◆ **GOAL OF THE EXERCISE**: Reproduce exactly the section that begins at the line containing "dome = JernArc(throat" and ends at the line containing "depsgraph = bpy.context.evaluated_depsgraph_get()", both lines included; omit all other lines.

"""

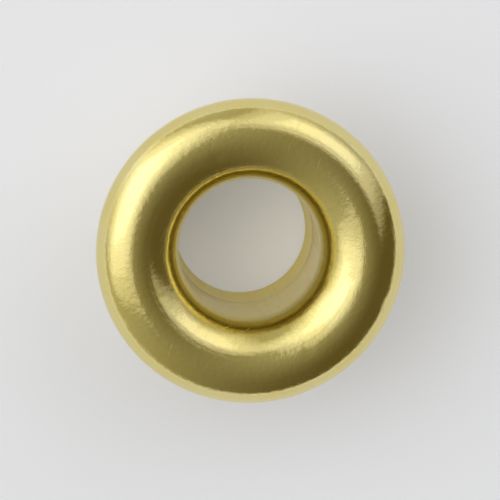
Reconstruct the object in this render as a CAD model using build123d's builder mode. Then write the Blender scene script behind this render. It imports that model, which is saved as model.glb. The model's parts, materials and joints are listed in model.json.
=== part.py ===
from build123d import *
from math import asin, degrees, sqrt
import os

# Brass grommet eyelet: a domed flange and a short barrel, drawn from one sheet.
# The eyelet is one piece, and its wall is as thick everywhere, so its section is
# one line with a thickness: up the bore, out over the throat to the crest, down
# the dome and round the curl to the rim's edge. The origin is on the axis at the
# barrel's end, on which the eyelet stands, and +Z is up the barrel to the
# flange. All sizes are in millimetres, and all angles in degrees.

# Sizes that can be set one by one
sheet = 0.28  # thickness of the brass
flange_diameter = 9.5  # across the outside of the rim
flange_height = 1.0  # from the rim's edge up to the crest
rim_lip = 0.15  # straight part of the rim under its curl
curl_inside_radius = 0.14  # bend of the rim, on the hollow side
crest_share = 0.55  # place of the crest, from the bore's wall (0) to the rim (1)
barrel_diameter = 4.9  # outside, along the straight part
leg_length = 3.7  # barrel that stands out below the rim's edge
lead_length = 0.9  # end of the barrel that rounds in
edge_round = 0.07  # rounding of the cut edges

# Radii and heights that follow from them
flange_radius = flange_diameter / 2
barrel_radius = barrel_diameter / 2
bore_radius = barrel_radius - sheet
crest_radius = bore_radius + crest_share * (flange_radius - bore_radius)
crest_height = leg_length + flange_height

# The throat is a quarter turn, from the upright wall of the bore to the level crest
quarter_turn = 90
throat_radius = crest_radius - bore_radius
throat_foot = crest_height - throat_radius

# Beyond the crest the flange is a flat arch of two arcs, one wide for the dome and
# one tight for the curl. It is level at the crest and upright at the lip, and the
# arcs are tangent where they meet
curl_radius = curl_inside_radius + sheet
rise = flange_height - rim_lip
reach = flange_radius - crest_radius - curl_radius
dome_radius = (rise**2 + reach**2 - curl_radius**2) / (2 * (rise - curl_radius))
dome_angle = degrees(asin(reach / (dome_radius - curl_radius)))
curl_angle = quarter_turn - dome_angle

# The lead rounds in as part of a ball, whose centre is on the axis where the
# straight barrel ends
lead_angle = degrees(asin(lead_length / bore_radius))
end_bore_radius = sqrt(bore_radius**2 - lead_length**2)

with BuildPart() as eyelet:
    with BuildSketch(Plane.XZ):
        with BuildLine():
            # Face side of the sheet, from the barrel's end to the rim's edge
            bore_wall = Line((bore_radius, lead_length), (bore_radius, throat_foot))
            JernArc(bore_wall @ 0, -(bore_wall % 0), bore_radius, -lead_angle)
            throat = JernArc(bore_wall @ 1, bore_wall % 1, throat_radius, -quarter_turn)
            dome = JernArc(throat @ 1, throat % 1, dome_radius, -dome_angle)
            curl = JernArc(dome @ 1, dome % 1, curl_radius, -curl_angle)
            Line(curl @ 1, curl @ 1 - (0, rim_lip))
            offset(amount=sheet, side=Side.RIGHT)
        make_face()
        # The end of the barrel is cut square
        Rectangle(flange_radius, leg_length, align=(Align.MIN, Align.MAX), mode=Mode.SUBTRACT)
    revolve(axis=Axis.Z)
    # The only flat faces are the sheet's two cut edges, at the barrel's end and the rim
    cut_faces = eyelet.faces().filter_by(GeomType.PLANE)
    fillet(cut_faces.edges(), radius=edge_round)

eyelet.part.label = "eyelet"

os.makedirs("parts", exist_ok=True)
export_step(eyelet.part, "parts/eyelet.step")

print("flange", flange_diameter, "wide, crest", 2 * crest_radius, "wide at height", crest_height)
print("dome radius", dome_radius, "over", dome_angle, "degrees, curl radius", curl_radius)
print("bore", 2 * bore_radius, "wide, straight from height", lead_length, "to", throat_foot)
print("opening at the barrel's end", 2 * end_bore_radius, "wide")
print("brass in cubic millimetres", eyelet.part.volume)
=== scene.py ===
# %% [markdown]
# # A brass grommet eyelet
# An eyelet lines a punched hole, so that a cord can't tear it. It is pressed from
# one piece of thin brass sheet: a short barrel, a throat that turns outwards, and a
# domed flange whose rim turns down again. This file dresses the measured model of
# one: first its outline, then the marks that the press and the tumbling drum leave,
# then the brass itself, and last a small studio to look at it in.

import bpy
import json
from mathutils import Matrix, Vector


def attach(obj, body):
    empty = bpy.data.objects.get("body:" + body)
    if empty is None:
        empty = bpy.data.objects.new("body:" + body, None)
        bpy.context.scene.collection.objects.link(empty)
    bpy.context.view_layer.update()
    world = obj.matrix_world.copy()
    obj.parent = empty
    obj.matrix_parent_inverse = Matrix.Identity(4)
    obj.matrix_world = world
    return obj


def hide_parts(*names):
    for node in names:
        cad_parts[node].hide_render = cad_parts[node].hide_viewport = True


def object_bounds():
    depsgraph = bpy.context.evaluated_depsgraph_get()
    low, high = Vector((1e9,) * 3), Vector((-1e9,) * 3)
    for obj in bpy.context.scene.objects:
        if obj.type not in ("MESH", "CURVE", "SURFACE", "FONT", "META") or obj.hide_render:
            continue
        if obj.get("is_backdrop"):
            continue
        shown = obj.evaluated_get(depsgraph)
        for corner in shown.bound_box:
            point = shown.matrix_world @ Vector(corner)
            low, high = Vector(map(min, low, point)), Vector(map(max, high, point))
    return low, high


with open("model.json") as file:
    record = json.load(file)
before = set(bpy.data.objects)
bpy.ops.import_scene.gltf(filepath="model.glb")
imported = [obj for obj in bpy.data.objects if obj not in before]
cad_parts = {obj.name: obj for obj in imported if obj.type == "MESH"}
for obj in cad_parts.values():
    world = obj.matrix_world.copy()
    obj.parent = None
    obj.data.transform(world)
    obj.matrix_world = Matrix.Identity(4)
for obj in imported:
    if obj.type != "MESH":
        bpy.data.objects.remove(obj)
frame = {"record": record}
measured_low, measured_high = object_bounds()
print("measured model:", tuple(measured_low), "to", tuple(measured_high), "metres")

# %% [markdown]
# ## Sizes
# A turned shape needs only a few radii and heights. They could be typed in again,
# but then two files would have to agree, so they're read from the measured model:
# its box, and the places where other things fit it, which are its bore, the outside
# of its barrel and the rim that it seats on. Blender works in metres, so a
# millimetre gets a name of its own, and so does a micron, a thousandth of that,
# which suits marks too shallow to feel.

# %% Read the sizes from the model
mm = 0.001
micron = 0.001 * mm
fits = {mount["name"]: mount for mount in frame["record"]["mounts"]}
bore_radius = fits["bore"]["dims"]["r_mm"] * mm
barrel_radius = fits["barrel"]["dims"]["r_mm"] * mm
straight_length = fits["bore"]["dims"]["length_mm"] * mm
rim_height = fits["rim_seat"]["pos_m"][2]
flange_radius = measured_high.x
crest_height = measured_high.z

lead_length = fits["bore"]["pos_m"][2] - straight_length / 2
throat_foot = lead_length + straight_length
sheet = barrel_radius - bore_radius
print("sheet", round(sheet / mm, 3), "mm, bore", round(2 * bore_radius / mm, 3), "mm wide")

# %% [markdown]
# Nothing fits the smallest bends, so the model doesn't state them: the lip at the
# foot of the rim, the inside of the rim's curl, and the rounding of the cut edges.
# They're given here, each about as tight as sheet this thin bends without cracking.

# %% Name the small bends
rim_lip = 0.15 * mm
curl_inside_radius = 0.14 * mm
edge_round = 0.07 * mm
print("the curl's inside radius is", round(curl_inside_radius / sheet, 2), "of the sheet's thickness")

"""

◆ **SOLUTION TO THIS TASK**:
            dome = JernArc(throat @ 1, throat % 1, dome_radius, -dome_angle)
            curl = JernArc(dome @ 1, dome % 1, curl_radius, -curl_angle)
            Line(curl @ 1, curl @ 1 - (0, rim_lip))
            offset(amount=sheet, side=Side.RIGHT)
        make_face()
        # The end of the barrel is cut square
        Rectangle(flange_radius, leg_length, align=(Align.MIN, Align.MAX), mode=Mode.SUBTRACT)
    revolve(axis=Axis.Z)
    # The only flat faces are the sheet's two cut edges, at the barrel's end and the rim
    cut_faces = eyelet.faces().filter_by(GeomType.PLANE)
    fillet(cut_faces.edges(), radius=edge_round)

eyelet.part.label = "eyelet"

os.makedirs("parts", exist_ok=True)
export_step(eyelet.part, "parts/eyelet.step")

print("flange", flange_diameter, "wide, crest", 2 * crest_radius, "wide at height", crest_height)
print("dome radius", dome_radius, "over", dome_angle, "degrees, curl radius", curl_radius)
print("bore", 2 * bore_radius, "wide, straight from height", lead_length, "to", throat_foot)
print("opening at the barrel's end", 2 * end_bore_radius, "wide")
print("brass in cubic millimetres", eyelet.part.volume)
=== scene.py ===
# %% [markdown]
# # A brass grommet eyelet
# An eyelet lines a punched hole, so that a cord can't tear it. It is pressed from
# one piece of thin brass sheet: a short barrel, a throat that turns outwards, and a
# domed flange whose rim turns down again. This file dresses the measured model of
# one: first its outline, then the marks that the press and the tumbling drum leave,
# then the brass itself, and last a small studio to look at it in.

import bpy
import json
from mathutils import Matrix, Vector


def attach(obj, body):
    empty = bpy.data.objects.get("body:" + body)
    if empty is None:
        empty = bpy.data.objects.new("body:" + body, None)
        bpy.context.scene.collection.objects.link(empty)
    bpy.context.view_layer.update()
    world = obj.matrix_world.copy()
    obj.parent = empty
    obj.matrix_parent_inverse = Matrix.Identity(4)
    obj.matrix_world = world
    return obj


def hide_parts(*names):
    for node in names:
        cad_parts[node].hide_render = cad_parts[node].hide_viewport = True


def object_bounds():
    depsgraph = bpy.context.evaluated_depsgraph_get()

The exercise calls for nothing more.